Die bei dem Projekt federführende EnBW Solar rechnet mit Investitionskosten von drei bis dreieinhalb Millionen Euro – „abhängig von der tatsächlichen Belegung“mit Modulen, wie Projektleiterin Lea Müller erläutert. Gehen die Pläne durch, soll eine Projektträgergesellschaft gegründet werden. „Ein sehr gängiges Model“, ergänzt sie.
In diese Gesellschaft kann die BEG mit einem Anteil von bis zu 49 Prozent einsteigen. Für BEG-Vorstand Christoph Müller ist das attraktiv, weil risikolos. Zudem schaffe dies Anreize, Genossenschaftsanteile zu zeichnen.
Wirtschaftlich rentabel ist das Projekt laut Wolfgang Friedrich aber nur, wenn es langfristig angelegt ist. Beide Partner streben deshalb eine Laufzeit des Solarparks mindestens 20 Jahren an, besser noch 30 Jahre.
Unabhängig von Zahlen betonen sie aber, einen Beitrag vor Ort zur Energiewende leisten zu wollen.
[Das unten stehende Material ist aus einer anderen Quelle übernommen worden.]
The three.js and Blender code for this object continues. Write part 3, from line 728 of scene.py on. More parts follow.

Welche rechtlichen Hürden gibt es?
Zunächst muss der Solarpark ein Bebauungsplanverfahren mit mehreren Stufen durchlaufen. Parallel dazu will die Stadt Wangen den Flächennutzungsplan ändern, denn bislang sind beide Grundstücke als landoder forstwirtschaftliche Flächen ausgeschrieben. Eigentlich stünde der Regionalplan der Anlage entgegen. Denn das Gelände befindet sich in einem Grünzug – und darin sind Photovoltaik-Anlagen eigentlich nicht zulässig. Der neue Regionalplan soll diese Hürde nicht mehr beinhalten. Im Vorfeld hatte die Stadt den Regionalverband zudem gebeten, die Fläche nicht als Grünzug auszuweisen. Das heißt aber dennoch: „Auf die Schnelle“wird angesichts des sicher länger andauernden Verfahrens bei Niederwangen sicher kein Strom erzeugt werden - wenngleich die Verantwortlichen von einer Bauzeit von lediglich zwei bis drei Monaten ausgehen.
Welche Auswirkungen könnte es für Natur und Umwelt geben?
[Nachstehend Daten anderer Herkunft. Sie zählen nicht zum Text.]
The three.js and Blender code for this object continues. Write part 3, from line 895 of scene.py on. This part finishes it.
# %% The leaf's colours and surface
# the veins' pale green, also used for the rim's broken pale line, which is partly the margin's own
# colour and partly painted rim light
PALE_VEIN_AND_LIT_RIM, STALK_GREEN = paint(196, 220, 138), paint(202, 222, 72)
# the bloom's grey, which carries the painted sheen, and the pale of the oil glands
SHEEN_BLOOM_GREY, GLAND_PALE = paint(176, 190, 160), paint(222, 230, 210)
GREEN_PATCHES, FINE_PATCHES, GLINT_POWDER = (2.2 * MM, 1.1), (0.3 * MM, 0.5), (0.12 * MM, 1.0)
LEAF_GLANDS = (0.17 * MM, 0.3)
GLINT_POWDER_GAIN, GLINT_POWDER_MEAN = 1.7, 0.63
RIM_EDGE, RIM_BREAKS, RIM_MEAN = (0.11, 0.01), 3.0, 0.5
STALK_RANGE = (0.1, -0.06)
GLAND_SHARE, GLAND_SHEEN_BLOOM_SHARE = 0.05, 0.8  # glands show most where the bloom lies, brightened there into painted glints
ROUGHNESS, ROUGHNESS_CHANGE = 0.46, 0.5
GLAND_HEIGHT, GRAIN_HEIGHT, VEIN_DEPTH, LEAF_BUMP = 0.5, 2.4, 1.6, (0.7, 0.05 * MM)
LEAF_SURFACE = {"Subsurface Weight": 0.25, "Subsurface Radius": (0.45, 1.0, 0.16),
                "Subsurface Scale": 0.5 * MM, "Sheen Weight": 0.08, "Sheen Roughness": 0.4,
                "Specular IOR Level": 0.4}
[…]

Zunächst führen EnBW Solar und BEG den Beitrag zum Klimaschutz an. Laut Wolfgang Friedrich könnte der Park für eine Kohlendioxid-Einsparung in Höhe von 3500 Tonnen pro Jahr sorgen. Weil Blühstreifen und Imker dort möglich beziehungsweise bereits angefragt sind, könnte in dem Bereich auch die Artenvielfalt gesteigert werden. Da nicht auf der gesamten Fläche PV-Module aufgestellt werden sollen, seien Ausgleichsflächen dafür direkt auf dem Gelände möglich.
Nach einer Anlaufphase will die EnBW Solar übrigens weidende Tiere einsetzen, um das Gras im Zaum zu halten. Aus landwirtschaftlichen Aspekten schätzen Experten das Areal als nicht sonderlich wertvoll ein. Der Untergrund soll großenteils aus aufgeschüttetem Material im Zuge des Autobahnbaus bestehen.
Ferner soll kaum Boden versiegelt werden, da die Module auf Ständern stehen sollen. Denn entstehenden Autoverkehr beziffert die EnBW Solar
auf ein bis zwei Fahrzeuge pro Jahr wegen der Wartungsarbeiten.
Welche Vorbilder gibt es für den Park?
Diverse im Land, wie Lea Müller für die EnBW betont. Dazu zählt sie besonders den vor rund neun Jahren eröffneten Leutkircher Solarpark im „Eck“zwischen A 96 und Bundesstraße 465. Damals auf rund zehn Hektar ausgelegt und als Vorbild gepriesen, ist die Anlage in der Nachbarstadt inzwischen mehrfach erweitert worden. Auch in Wangen bestehen bereits nahe der A 96 PV-Module - seit vergangenem Jahr, in deutlich kleinerer Form als bei Niederwangen geplant, privat betrieben und versteckt bei Karbach gelegen.